Goal of the exercise:
Gather every line below where "that" appears.

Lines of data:
•••

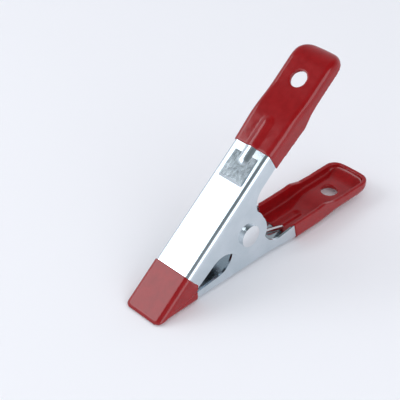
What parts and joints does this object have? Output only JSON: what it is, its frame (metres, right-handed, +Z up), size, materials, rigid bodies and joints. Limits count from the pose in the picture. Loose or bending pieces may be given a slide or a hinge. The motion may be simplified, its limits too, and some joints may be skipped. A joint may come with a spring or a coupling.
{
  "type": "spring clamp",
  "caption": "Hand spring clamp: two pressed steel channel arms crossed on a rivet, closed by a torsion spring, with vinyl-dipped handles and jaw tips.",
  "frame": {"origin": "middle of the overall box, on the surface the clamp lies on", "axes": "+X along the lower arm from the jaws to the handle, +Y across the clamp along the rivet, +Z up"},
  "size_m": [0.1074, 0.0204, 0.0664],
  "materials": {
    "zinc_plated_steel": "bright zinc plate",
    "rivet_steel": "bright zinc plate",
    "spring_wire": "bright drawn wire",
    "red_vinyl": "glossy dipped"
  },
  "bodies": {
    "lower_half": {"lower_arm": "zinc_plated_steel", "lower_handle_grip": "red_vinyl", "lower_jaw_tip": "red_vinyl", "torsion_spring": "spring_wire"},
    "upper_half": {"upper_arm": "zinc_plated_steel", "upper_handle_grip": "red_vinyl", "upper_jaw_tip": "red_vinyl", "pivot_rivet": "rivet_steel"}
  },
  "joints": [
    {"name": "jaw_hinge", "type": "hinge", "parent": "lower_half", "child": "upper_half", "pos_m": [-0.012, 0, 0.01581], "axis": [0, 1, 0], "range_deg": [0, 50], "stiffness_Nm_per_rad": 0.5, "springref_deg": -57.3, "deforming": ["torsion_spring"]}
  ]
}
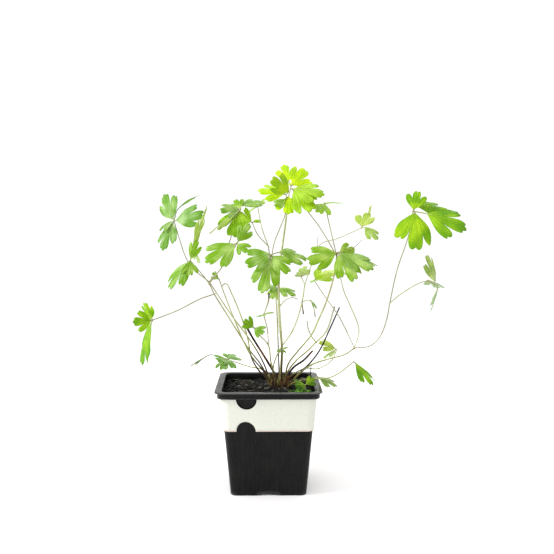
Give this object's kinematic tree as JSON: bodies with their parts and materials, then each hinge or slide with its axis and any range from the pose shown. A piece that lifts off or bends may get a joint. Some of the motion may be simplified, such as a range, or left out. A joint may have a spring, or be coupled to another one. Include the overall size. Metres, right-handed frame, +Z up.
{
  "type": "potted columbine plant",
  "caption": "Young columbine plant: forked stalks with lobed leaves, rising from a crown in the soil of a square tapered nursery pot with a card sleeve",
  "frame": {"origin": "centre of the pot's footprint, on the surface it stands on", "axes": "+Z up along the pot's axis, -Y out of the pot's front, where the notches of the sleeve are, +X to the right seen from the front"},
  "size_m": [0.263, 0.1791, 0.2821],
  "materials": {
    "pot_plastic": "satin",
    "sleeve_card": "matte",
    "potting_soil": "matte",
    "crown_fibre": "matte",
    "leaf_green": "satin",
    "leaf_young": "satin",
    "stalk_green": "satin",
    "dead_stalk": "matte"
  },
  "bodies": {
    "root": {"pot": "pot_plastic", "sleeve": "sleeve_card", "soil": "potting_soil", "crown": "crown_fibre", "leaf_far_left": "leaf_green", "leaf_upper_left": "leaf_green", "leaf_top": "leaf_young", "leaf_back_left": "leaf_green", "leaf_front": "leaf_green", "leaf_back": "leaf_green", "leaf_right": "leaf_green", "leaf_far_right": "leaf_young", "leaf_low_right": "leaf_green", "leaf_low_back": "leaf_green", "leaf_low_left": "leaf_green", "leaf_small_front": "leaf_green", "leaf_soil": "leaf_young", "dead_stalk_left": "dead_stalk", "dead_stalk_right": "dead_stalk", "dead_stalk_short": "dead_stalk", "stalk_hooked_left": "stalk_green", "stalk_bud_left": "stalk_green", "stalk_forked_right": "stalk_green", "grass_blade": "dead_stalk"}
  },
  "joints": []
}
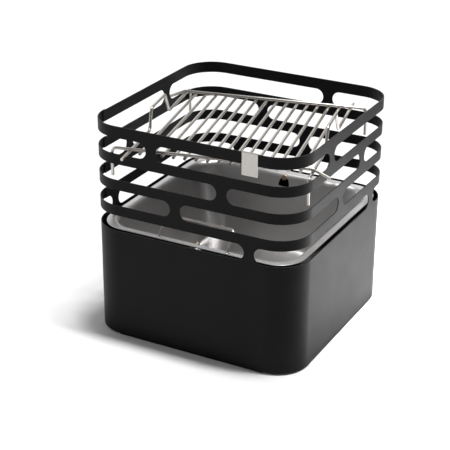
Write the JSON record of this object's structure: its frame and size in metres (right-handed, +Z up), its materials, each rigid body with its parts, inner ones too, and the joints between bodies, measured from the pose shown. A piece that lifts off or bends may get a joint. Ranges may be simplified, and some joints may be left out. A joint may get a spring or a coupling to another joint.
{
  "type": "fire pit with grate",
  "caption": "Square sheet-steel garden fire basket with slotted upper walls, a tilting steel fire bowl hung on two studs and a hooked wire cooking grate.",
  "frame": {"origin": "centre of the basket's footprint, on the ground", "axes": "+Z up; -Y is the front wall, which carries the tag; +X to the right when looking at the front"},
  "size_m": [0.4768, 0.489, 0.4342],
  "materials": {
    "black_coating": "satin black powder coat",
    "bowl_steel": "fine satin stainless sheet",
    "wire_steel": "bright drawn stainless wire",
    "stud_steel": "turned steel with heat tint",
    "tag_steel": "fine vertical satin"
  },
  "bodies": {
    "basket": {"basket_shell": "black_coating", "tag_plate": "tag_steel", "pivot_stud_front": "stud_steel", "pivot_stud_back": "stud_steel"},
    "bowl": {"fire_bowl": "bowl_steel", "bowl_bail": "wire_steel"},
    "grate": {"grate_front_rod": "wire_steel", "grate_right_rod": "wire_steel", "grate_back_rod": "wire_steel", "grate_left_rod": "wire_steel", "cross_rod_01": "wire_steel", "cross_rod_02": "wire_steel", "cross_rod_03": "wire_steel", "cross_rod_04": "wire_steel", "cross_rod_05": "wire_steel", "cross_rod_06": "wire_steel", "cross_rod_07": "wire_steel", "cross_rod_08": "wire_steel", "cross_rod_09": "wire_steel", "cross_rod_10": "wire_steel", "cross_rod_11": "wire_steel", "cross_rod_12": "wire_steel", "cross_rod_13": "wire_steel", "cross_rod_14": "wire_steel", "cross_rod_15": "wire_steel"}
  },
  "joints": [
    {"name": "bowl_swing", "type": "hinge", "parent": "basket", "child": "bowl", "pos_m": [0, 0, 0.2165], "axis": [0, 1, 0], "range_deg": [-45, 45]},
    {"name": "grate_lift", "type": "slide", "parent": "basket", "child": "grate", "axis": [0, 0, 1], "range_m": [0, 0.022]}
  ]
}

•••

Exercise result:
Give this object's kinematic tree as JSON: bodies with their parts and materials, then each hinge or slide with its axis and any range from the pose shown. A piece that lifts off or bends may get a joint. Some of the motion may be simplified, such as a range, or left out. A joint may have a spring, or be coupled to another one. Include the overall size. Metres, right-handed frame, +Z up.
Write the JSON record of this object's structure: its frame and size in metres (right-handed, +Z up), its materials, each rigid body with its parts, inner ones too, and the joints between bodies, measured from the pose shown. A piece that lifts off or bends may get a joint. Ranges may be simplified, and some joints may be left out. A joint may get a spring or a coupling to another joint.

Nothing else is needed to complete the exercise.